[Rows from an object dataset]
===============

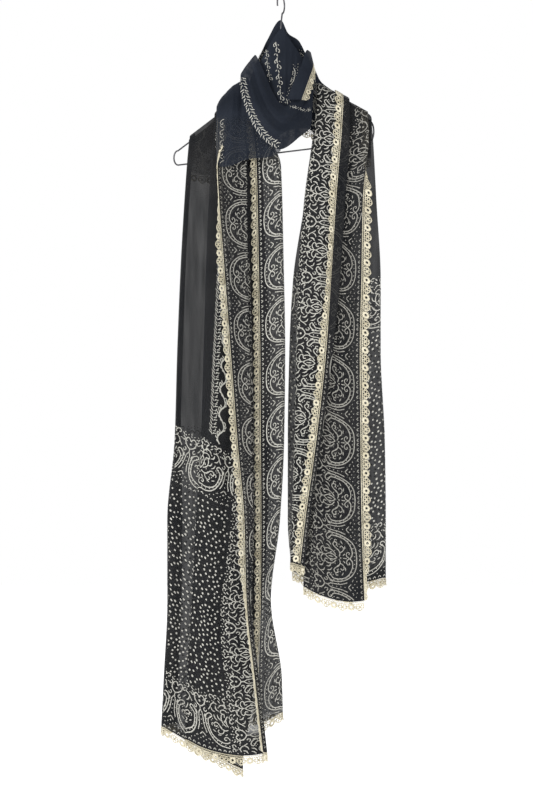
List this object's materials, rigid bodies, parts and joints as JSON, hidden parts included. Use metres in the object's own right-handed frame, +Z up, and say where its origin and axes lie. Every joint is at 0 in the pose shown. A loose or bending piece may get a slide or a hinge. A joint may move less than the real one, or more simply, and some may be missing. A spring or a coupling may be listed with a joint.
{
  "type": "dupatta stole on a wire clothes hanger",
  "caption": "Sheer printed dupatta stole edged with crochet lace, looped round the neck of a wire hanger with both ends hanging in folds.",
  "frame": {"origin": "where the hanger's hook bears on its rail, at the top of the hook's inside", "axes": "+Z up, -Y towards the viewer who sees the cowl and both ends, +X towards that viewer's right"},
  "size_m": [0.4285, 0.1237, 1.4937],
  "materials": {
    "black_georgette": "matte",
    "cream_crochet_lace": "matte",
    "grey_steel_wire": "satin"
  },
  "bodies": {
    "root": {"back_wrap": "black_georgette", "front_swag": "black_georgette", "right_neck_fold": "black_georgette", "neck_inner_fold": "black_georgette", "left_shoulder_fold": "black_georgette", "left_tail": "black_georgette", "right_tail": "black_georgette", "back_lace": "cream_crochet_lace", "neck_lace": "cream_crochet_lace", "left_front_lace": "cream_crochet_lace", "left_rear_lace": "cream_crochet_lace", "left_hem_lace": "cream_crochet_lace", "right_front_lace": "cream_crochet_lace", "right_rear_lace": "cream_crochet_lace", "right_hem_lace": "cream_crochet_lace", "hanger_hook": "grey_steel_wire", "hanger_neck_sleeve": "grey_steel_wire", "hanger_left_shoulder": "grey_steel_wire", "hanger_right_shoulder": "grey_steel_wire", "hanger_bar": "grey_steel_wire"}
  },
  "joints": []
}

===============

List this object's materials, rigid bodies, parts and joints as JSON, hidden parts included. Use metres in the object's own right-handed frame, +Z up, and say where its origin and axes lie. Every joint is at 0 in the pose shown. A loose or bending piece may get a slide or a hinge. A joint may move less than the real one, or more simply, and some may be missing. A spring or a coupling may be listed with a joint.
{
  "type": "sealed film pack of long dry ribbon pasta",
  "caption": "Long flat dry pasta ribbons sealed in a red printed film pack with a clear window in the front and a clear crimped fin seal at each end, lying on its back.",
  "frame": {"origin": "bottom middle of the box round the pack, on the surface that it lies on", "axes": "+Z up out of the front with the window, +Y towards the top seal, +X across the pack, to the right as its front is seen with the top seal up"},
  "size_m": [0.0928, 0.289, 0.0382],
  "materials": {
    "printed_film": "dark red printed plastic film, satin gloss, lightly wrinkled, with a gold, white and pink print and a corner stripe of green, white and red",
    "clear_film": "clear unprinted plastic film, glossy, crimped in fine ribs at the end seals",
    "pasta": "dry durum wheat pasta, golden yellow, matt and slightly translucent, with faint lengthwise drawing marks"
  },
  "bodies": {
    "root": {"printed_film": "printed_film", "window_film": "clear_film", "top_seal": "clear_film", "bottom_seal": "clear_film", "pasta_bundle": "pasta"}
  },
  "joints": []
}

===============

* _Description of the task_
List each line of the records that holds the string "frame".

* _Task solution_
List this object's materials, rigid bodies, parts and joints as JSON, hidden parts included. Use metres in the object's own right-handed frame, +Z up, and say where its origin and axes lie. Every joint is at 0 in the pose shown. A loose or bending piece may get a slide or a hinge. A joint may move less than the real one, or more simply, and some may be missing. A spring or a coupling may be listed with a joint.
  "frame": {"origin": "where the hanger's hook bears on its rail, at the top of the hook's inside", "axes": "+Z up, -Y towards the viewer who sees the cowl and both ends, +X towards that viewer's right"},
List this object's materials, rigid bodies, parts and joints as JSON, hidden parts included. Use metres in the object's own right-handed frame, +Z up, and say where its origin and axes lie. Every joint is at 0 in the pose shown. A loose or bending piece may get a slide or a hinge. A joint may move less than the real one, or more simply, and some may be missing. A spring or a coupling may be listed with a joint.
  "frame": {"origin": "bottom middle of the box round the pack, on the surface that it lies on", "axes": "+Z up out of the front with the window, +Y towards the top seal, +X across the pack, to the right as its front is seen with the top seal up"},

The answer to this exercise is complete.